Intensive outpatient programs (IOPs) are meant for individuals that need more than early intervention or general outpatient, but don’t necessarily need the medical detox or 24-hour supervision during their recovery. Individuals that benefit from IOP are often suffering from co-occurring disorders. These individuals will typically live at home and commute to the treatment center.
Intensive outpatient programs typically include nine hours of treatment per week, usually broken up into 3 sessions a week. However, they can go up to as much as twenty-five hours per week among 5 weekdays.
More than 10 percent of individuals receiving treatment for addiction are treating through intensive outpatient programs. How do you know if you or a loved one would benefit from an intensive outpatient program?
Severity of Addiction
While you may know that you are in need of help, you may not be able to fully judge the severity of your own addiction. It’s important to discuss it with your doctor or therapist, so you can have a better understanding if IOP would be beneficial to your recovery journey. A good indicator would be how long you have been using and how often you use, but again, speaking with a treatment professional will give you the more thorough understanding. If you have gone through detox and need support staying sober, an intensive outpatient program may be the option for you. If you have tried to quit but could not get through detox, IOP may not be the answer for you, and looking into an inpatient program with detox would be worth looking into.
Many individuals are unable to take a break from their everyday responsibilities, like their job or their family. Individuals who are unable to miss work, school, or are single parents prefer IOPs. IOPs require a significant time commitment but they do provide freedom to continue with your regular responsibilities.
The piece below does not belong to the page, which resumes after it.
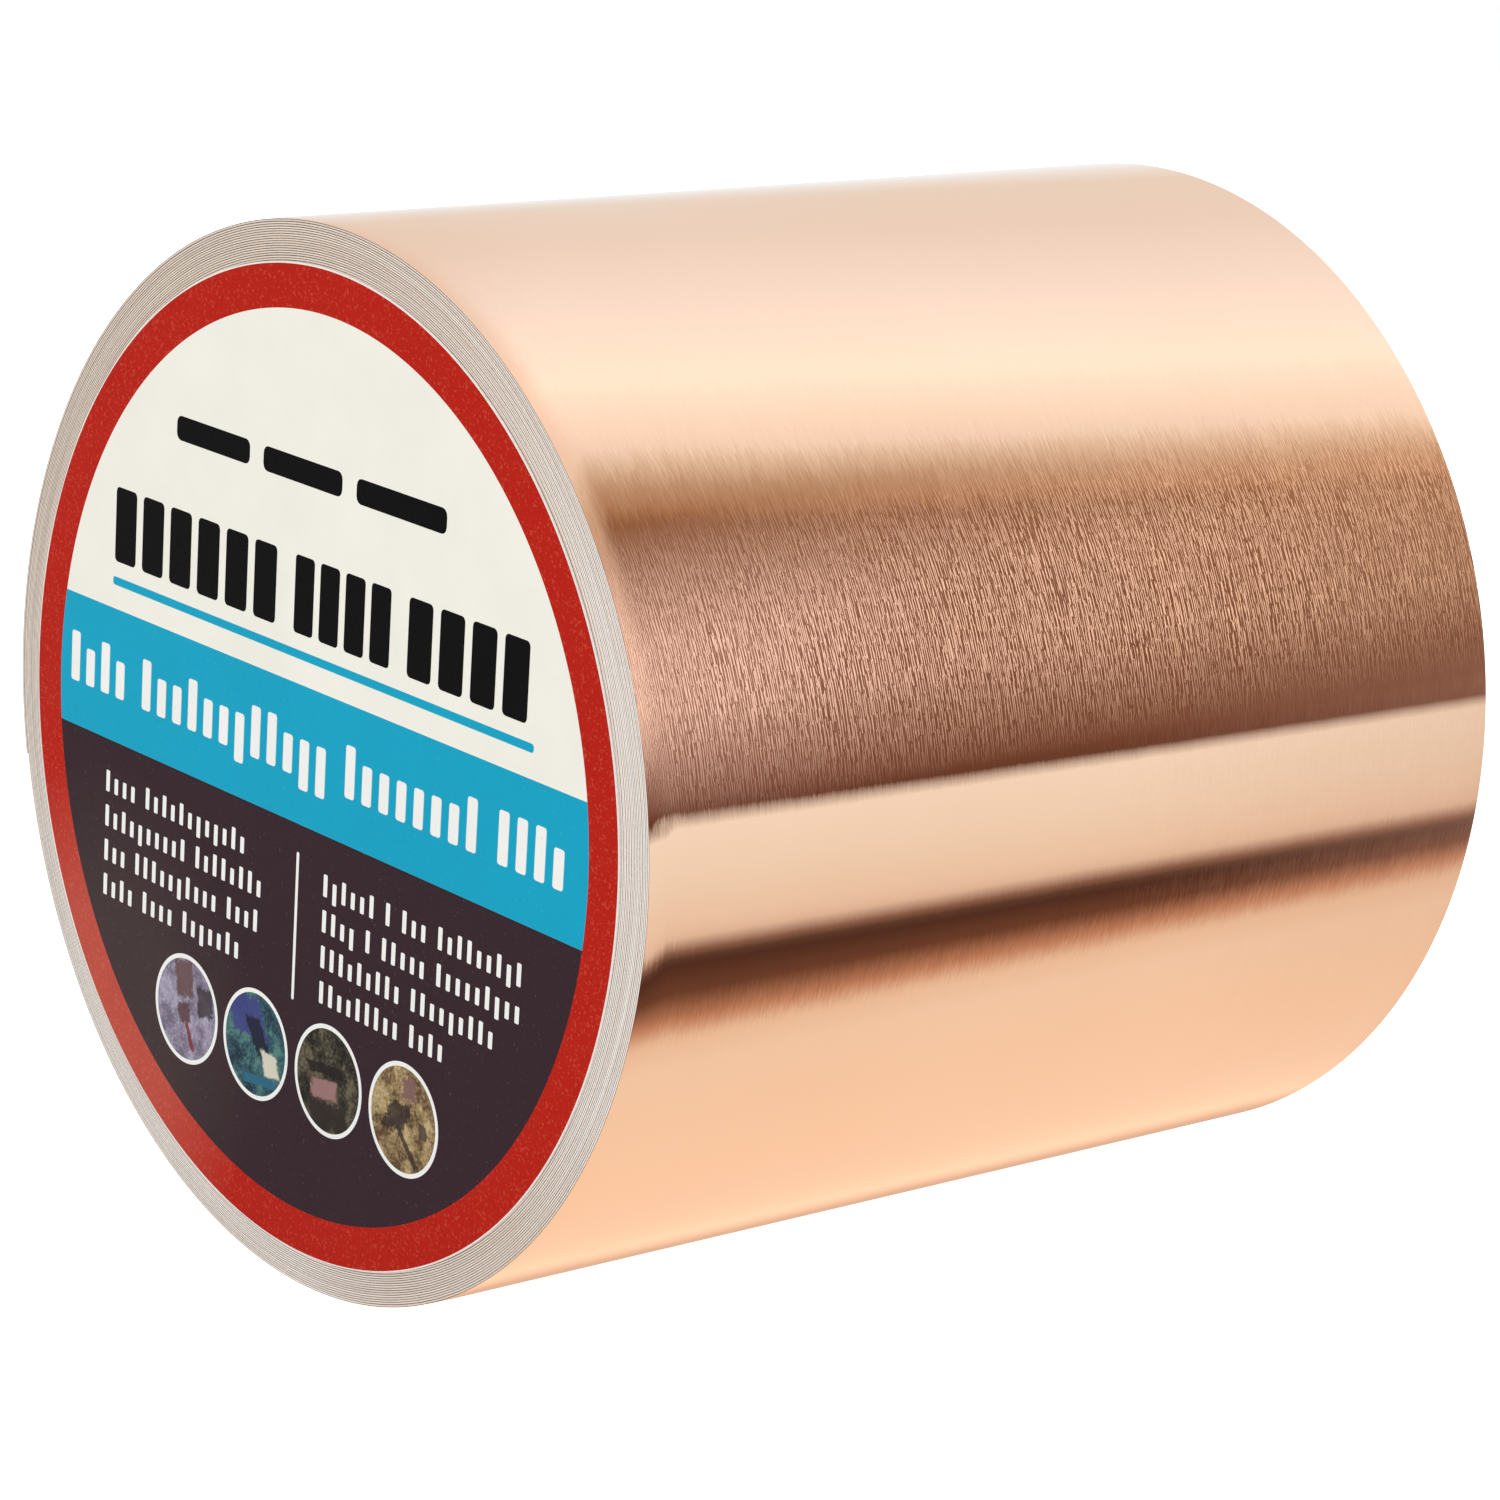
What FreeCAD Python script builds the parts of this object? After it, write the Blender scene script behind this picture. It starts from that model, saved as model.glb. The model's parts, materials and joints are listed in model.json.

Intensive outpatient programs also typically cost less than residential treatment programs. This can make the difference when an insurance company is not paying for treatment. Studies have also found that the length of treatment, whether residential or outpatient, is crucial to the recovery of more severe addictions.
The difficult part about entering into an intensive outpatient program is the simple fact that you might not have a quality program in your area. Residential treatment programs can be attended anywhere in the world, but IOPs are local to you.
Intensive outpatient programs can either be used for those suffering from moderate substance abuse problems to those who have completed a residential program but need a stepping stone before returning back to their everyday life. It’s important to talk with your healthcare professional about what the best option for you would be if considering an IOP. Using it as a stepping stone to a lesser intense treatment will preserve the social support you would receive in a residential program while allowing you to integrate back into your regular life.